Description of the task: Locate the string "bodies" in the listing below. Copy every line where it is found.

Dataset section:
** Begin **
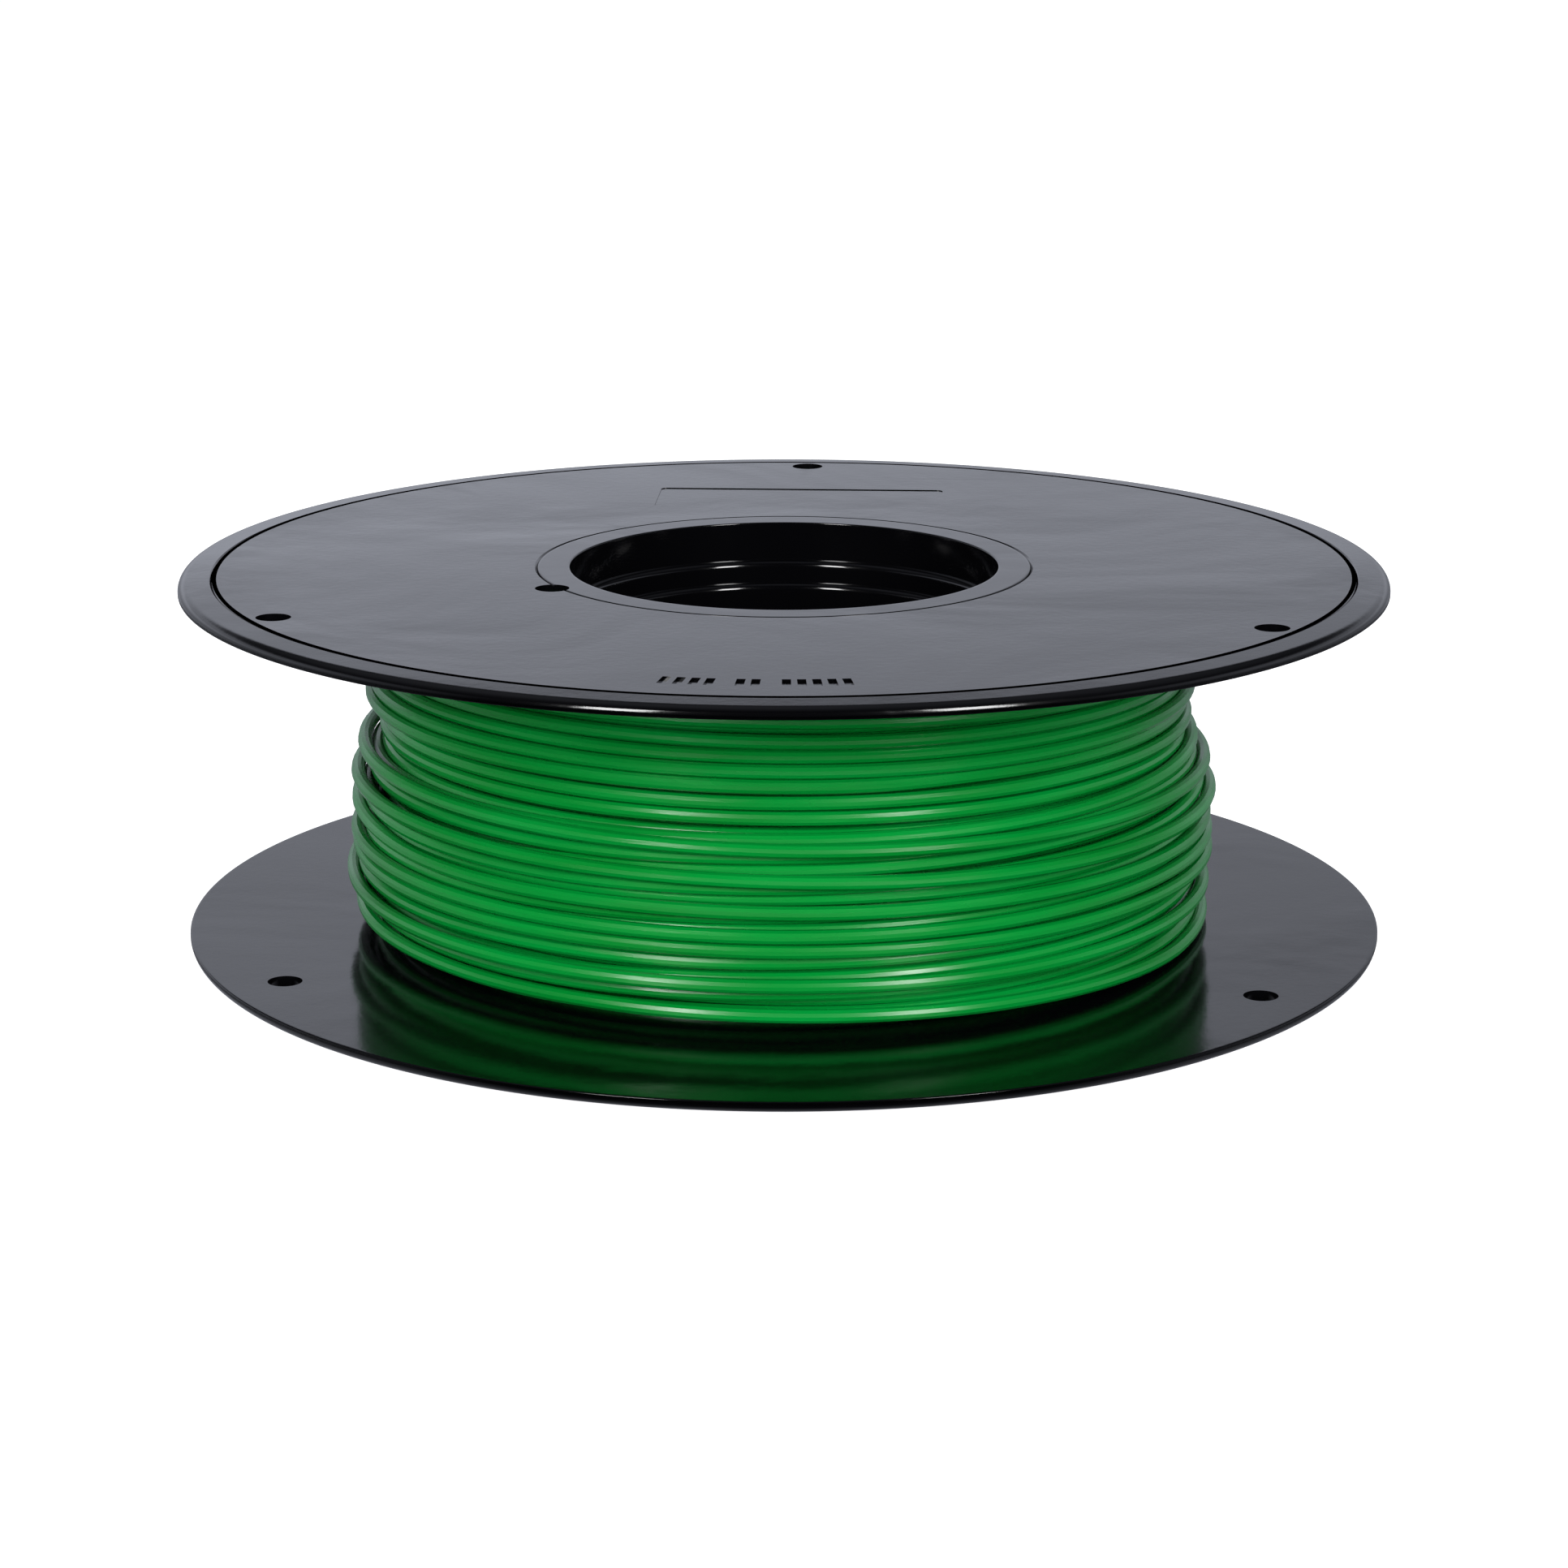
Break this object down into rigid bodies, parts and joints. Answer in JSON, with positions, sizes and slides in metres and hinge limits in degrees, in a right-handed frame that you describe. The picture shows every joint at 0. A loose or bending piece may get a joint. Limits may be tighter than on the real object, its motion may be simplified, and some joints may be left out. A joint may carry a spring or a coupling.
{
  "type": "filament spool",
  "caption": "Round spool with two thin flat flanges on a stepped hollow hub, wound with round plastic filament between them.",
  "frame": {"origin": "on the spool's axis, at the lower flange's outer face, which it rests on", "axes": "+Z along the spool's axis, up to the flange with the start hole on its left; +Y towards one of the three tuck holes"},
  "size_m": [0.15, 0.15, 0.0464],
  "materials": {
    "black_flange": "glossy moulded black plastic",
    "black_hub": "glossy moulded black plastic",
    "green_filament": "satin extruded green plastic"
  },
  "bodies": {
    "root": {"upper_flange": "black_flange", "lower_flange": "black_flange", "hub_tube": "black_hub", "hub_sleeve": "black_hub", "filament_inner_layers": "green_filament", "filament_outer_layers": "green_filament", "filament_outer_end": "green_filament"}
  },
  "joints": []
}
** End **
Output of the task:
Break this object down into rigid bodies, parts and joints. Answer in JSON, with positions, sizes and slides in metres and hinge limits in degrees, in a right-handed frame that you describe. The picture shows every joint at 0. A loose or bending piece may get a joint. Limits may be tighter than on the real object, its motion may be simplified, and some joints may be left out. A joint may carry a spring or a coupling.
  "bodies": {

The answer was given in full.